:: Problem statement ::
Everything in the listing below from the line containing "bake_transform(twine)" through the line containing "bpy.context.scene.world = world" should be repeated exactly; leave out every other line.

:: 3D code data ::
● ● ● ● ● ● ●

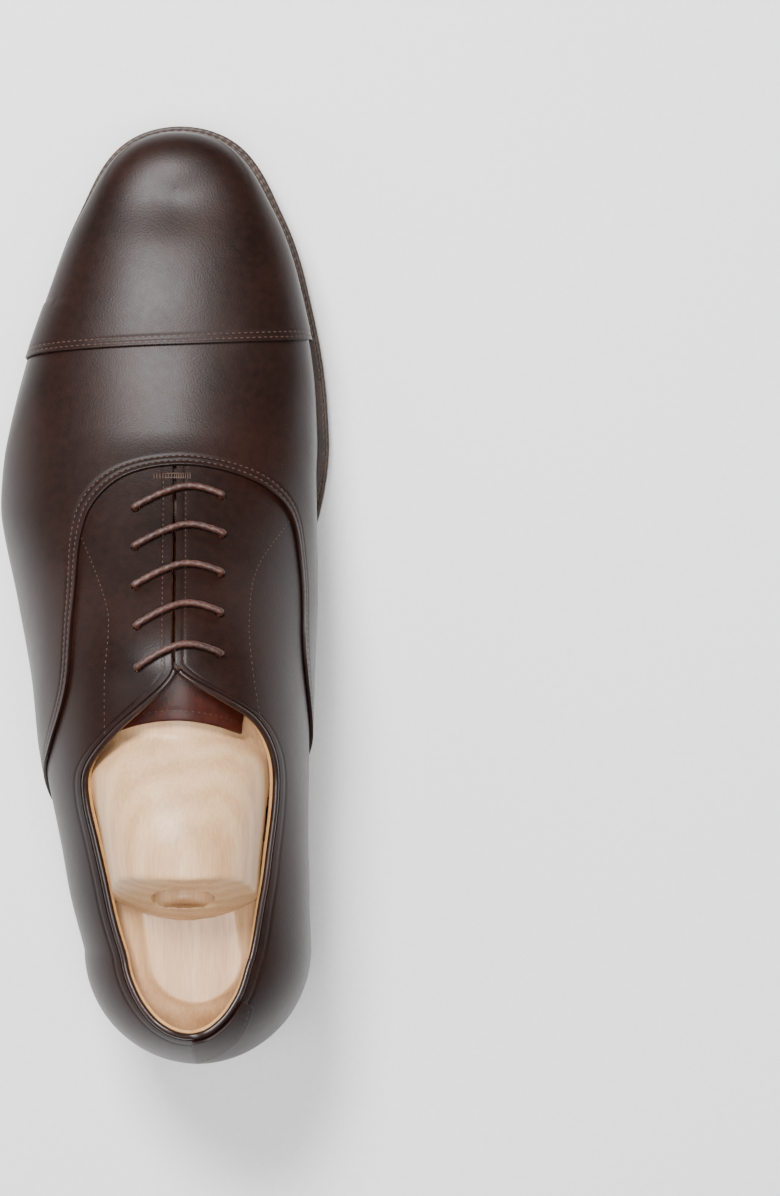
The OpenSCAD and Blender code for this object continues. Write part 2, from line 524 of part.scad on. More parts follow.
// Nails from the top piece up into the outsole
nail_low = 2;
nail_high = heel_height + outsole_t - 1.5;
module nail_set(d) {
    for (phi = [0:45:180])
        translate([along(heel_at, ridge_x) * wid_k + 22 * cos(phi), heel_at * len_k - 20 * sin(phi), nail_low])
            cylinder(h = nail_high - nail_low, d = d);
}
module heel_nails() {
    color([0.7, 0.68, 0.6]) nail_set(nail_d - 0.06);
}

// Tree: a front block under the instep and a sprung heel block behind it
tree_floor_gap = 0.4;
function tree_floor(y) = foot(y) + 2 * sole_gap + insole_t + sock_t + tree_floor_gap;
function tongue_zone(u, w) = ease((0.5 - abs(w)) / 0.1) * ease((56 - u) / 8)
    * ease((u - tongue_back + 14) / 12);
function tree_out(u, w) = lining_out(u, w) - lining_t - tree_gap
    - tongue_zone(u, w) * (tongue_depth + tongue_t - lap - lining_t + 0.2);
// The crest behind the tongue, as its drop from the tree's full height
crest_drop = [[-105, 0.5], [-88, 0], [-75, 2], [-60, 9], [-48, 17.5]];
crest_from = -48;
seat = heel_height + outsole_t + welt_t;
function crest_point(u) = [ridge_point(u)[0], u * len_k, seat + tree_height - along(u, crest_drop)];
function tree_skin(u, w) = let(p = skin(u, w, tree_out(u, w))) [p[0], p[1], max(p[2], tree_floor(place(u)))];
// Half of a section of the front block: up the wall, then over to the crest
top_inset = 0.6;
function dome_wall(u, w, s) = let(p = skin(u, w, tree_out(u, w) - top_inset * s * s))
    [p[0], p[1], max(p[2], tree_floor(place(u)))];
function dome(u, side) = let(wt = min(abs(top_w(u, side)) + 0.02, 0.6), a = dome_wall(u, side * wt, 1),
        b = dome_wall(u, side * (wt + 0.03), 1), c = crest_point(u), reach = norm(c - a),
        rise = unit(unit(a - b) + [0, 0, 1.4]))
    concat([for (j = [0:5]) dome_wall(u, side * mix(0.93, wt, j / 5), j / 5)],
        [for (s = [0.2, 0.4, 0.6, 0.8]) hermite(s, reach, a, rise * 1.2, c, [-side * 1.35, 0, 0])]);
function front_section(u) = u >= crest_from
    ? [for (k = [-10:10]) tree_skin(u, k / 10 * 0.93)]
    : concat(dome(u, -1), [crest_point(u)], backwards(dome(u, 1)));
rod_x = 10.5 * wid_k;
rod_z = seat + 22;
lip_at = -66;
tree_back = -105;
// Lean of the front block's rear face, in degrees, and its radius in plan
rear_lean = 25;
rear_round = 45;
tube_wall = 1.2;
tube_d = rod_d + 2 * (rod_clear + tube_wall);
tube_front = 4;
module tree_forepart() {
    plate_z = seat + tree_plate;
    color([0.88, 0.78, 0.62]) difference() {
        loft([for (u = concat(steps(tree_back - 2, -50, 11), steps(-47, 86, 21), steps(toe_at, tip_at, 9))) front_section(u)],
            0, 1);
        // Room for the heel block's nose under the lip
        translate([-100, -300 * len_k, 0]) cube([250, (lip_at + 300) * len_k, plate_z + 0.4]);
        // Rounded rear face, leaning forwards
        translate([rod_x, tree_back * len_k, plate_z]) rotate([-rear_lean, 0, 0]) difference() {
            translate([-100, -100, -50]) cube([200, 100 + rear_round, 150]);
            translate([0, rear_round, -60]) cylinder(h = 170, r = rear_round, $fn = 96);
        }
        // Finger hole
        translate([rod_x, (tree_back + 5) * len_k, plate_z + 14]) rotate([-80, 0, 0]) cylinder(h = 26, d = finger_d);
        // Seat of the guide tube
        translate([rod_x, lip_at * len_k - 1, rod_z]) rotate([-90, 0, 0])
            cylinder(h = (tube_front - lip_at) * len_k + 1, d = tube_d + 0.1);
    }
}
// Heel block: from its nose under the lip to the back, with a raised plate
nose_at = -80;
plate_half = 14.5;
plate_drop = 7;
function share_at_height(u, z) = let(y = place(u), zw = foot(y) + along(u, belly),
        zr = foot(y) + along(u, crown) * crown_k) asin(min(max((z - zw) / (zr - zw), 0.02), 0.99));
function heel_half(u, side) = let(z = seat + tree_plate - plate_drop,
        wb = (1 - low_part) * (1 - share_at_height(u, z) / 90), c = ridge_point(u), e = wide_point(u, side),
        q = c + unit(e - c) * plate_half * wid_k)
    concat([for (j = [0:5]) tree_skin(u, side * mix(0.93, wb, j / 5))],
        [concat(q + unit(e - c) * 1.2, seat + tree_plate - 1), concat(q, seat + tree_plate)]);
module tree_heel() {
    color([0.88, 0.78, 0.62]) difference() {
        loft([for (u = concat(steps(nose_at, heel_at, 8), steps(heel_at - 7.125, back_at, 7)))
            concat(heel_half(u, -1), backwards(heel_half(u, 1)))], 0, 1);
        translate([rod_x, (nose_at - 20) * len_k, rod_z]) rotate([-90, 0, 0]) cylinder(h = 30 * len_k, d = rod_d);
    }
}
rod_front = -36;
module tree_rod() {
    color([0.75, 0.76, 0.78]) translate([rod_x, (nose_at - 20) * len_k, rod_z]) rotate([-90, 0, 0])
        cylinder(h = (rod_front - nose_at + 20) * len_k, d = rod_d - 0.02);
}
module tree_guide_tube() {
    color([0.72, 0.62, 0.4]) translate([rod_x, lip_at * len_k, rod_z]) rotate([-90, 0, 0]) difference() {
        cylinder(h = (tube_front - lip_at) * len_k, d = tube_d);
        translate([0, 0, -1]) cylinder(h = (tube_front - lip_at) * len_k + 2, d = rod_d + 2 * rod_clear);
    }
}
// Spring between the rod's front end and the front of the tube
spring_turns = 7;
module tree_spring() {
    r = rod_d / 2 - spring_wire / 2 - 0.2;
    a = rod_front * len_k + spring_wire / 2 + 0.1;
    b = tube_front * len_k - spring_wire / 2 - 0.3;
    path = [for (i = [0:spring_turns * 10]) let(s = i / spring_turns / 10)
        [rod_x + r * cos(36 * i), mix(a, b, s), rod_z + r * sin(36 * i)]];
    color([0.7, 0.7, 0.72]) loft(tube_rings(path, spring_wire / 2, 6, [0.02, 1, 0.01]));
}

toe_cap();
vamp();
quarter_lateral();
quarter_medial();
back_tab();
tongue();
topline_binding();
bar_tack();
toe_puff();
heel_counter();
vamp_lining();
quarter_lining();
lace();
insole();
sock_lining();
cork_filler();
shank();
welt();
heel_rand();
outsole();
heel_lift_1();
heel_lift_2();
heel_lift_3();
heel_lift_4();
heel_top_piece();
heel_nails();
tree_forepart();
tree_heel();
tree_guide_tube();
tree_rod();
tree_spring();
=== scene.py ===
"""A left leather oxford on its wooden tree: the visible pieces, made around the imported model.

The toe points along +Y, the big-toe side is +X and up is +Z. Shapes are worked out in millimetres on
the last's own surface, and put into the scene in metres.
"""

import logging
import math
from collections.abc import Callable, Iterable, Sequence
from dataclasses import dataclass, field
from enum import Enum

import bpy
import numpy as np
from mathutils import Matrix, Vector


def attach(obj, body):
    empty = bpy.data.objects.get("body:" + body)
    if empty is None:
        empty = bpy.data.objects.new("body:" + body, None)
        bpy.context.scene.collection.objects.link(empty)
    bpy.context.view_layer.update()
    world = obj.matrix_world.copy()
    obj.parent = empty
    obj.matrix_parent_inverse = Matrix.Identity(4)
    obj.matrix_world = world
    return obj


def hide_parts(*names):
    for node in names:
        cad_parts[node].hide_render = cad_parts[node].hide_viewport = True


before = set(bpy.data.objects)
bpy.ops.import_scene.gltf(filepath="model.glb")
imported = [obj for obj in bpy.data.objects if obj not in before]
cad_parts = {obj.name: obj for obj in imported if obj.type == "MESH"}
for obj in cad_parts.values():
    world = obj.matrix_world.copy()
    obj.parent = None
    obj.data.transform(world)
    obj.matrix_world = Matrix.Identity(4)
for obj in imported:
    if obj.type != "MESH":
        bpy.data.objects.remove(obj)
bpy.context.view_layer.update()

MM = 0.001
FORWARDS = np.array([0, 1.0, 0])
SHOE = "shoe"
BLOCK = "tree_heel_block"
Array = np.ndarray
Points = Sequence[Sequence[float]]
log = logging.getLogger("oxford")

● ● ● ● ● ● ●

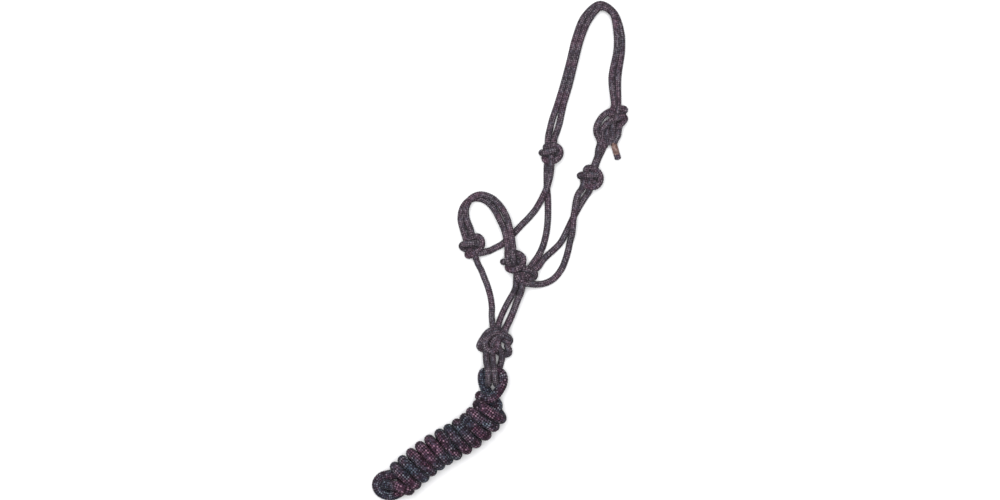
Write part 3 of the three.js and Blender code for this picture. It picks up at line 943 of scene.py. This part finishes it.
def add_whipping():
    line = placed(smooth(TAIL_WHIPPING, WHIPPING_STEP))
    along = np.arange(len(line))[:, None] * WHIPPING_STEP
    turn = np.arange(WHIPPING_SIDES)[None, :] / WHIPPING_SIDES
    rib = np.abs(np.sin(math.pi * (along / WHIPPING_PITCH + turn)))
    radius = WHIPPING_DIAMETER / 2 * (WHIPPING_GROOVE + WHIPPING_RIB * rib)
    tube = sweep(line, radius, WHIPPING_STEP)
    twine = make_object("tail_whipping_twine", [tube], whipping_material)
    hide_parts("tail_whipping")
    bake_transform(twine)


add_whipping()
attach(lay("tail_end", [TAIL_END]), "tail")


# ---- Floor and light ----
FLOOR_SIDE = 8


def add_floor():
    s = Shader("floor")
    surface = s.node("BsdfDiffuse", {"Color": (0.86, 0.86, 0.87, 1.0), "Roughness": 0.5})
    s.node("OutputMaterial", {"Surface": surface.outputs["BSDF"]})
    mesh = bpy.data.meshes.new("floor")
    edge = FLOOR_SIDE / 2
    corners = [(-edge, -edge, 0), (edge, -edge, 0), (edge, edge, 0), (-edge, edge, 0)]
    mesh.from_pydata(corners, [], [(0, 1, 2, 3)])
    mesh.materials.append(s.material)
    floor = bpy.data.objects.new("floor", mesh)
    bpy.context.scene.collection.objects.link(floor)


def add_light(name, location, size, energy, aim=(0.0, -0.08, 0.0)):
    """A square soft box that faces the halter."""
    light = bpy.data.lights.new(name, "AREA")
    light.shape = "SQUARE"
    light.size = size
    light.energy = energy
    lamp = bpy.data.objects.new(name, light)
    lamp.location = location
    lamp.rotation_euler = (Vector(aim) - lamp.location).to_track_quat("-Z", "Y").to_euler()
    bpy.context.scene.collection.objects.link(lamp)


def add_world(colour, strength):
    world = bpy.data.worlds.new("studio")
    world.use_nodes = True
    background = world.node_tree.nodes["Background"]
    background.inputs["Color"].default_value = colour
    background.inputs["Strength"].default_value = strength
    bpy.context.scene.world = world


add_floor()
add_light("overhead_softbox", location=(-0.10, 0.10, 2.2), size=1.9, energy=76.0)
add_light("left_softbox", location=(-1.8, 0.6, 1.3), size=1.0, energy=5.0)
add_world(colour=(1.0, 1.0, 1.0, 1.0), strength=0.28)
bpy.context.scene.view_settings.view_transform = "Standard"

● ● ● ● ● ● ●

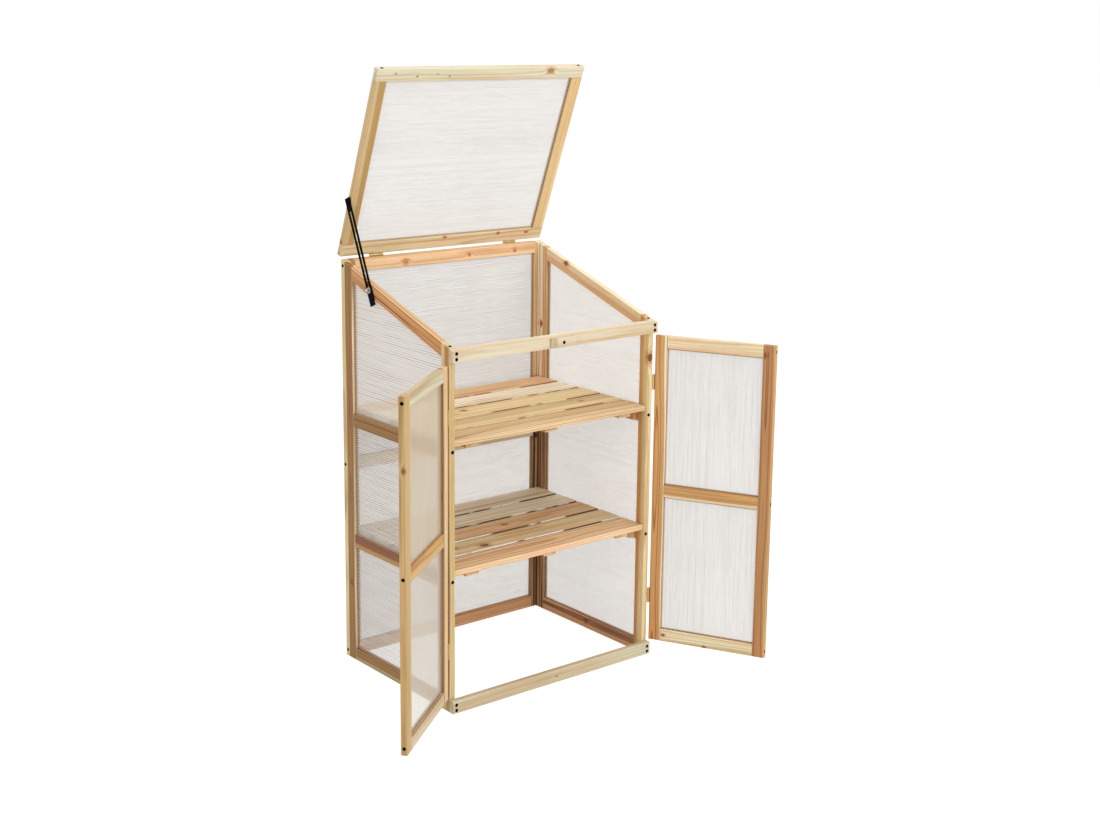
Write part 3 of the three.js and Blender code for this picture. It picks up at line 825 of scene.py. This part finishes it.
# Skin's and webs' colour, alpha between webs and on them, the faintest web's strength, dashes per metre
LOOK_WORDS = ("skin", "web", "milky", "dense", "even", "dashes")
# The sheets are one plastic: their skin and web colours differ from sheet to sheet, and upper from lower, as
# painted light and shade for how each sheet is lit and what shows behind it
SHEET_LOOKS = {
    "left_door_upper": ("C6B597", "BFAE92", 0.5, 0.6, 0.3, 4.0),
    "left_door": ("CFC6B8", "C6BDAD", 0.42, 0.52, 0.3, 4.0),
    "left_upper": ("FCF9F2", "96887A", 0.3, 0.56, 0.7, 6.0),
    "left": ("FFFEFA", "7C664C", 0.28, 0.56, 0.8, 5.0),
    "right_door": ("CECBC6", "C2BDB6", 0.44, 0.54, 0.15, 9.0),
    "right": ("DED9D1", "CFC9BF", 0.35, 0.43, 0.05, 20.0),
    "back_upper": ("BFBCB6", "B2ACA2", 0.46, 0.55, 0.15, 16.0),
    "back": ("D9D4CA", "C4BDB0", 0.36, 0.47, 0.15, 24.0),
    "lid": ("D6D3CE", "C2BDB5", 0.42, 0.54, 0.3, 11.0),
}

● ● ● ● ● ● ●

:: Written answer ::
    bake_transform(twine)


add_whipping()
attach(lay("tail_end", [TAIL_END]), "tail")


# ---- Floor and light ----
FLOOR_SIDE = 8


def add_floor():
    s = Shader("floor")
    surface = s.node("BsdfDiffuse", {"Color": (0.86, 0.86, 0.87, 1.0), "Roughness": 0.5})
    s.node("OutputMaterial", {"Surface": surface.outputs["BSDF"]})
    mesh = bpy.data.meshes.new("floor")
    edge = FLOOR_SIDE / 2
    corners = [(-edge, -edge, 0), (edge, -edge, 0), (edge, edge, 0), (-edge, edge, 0)]
    mesh.from_pydata(corners, [], [(0, 1, 2, 3)])
    mesh.materials.append(s.material)
    floor = bpy.data.objects.new("floor", mesh)
    bpy.context.scene.collection.objects.link(floor)


def add_light(name, location, size, energy, aim=(0.0, -0.08, 0.0)):
    """A square soft box that faces the halter."""
    light = bpy.data.lights.new(name, "AREA")
    light.shape = "SQUARE"
    light.size = size
    light.energy = energy
    lamp = bpy.data.objects.new(name, light)
    lamp.location = location
    lamp.rotation_euler = (Vector(aim) - lamp.location).to_track_quat("-Z", "Y").to_euler()
    bpy.context.scene.collection.objects.link(lamp)


def add_world(colour, strength):
    world = bpy.data.worlds.new("studio")
    world.use_nodes = True
    background = world.node_tree.nodes["Background"]
    background.inputs["Color"].default_value = colour
    background.inputs["Strength"].default_value = strength
    bpy.context.scene.world = world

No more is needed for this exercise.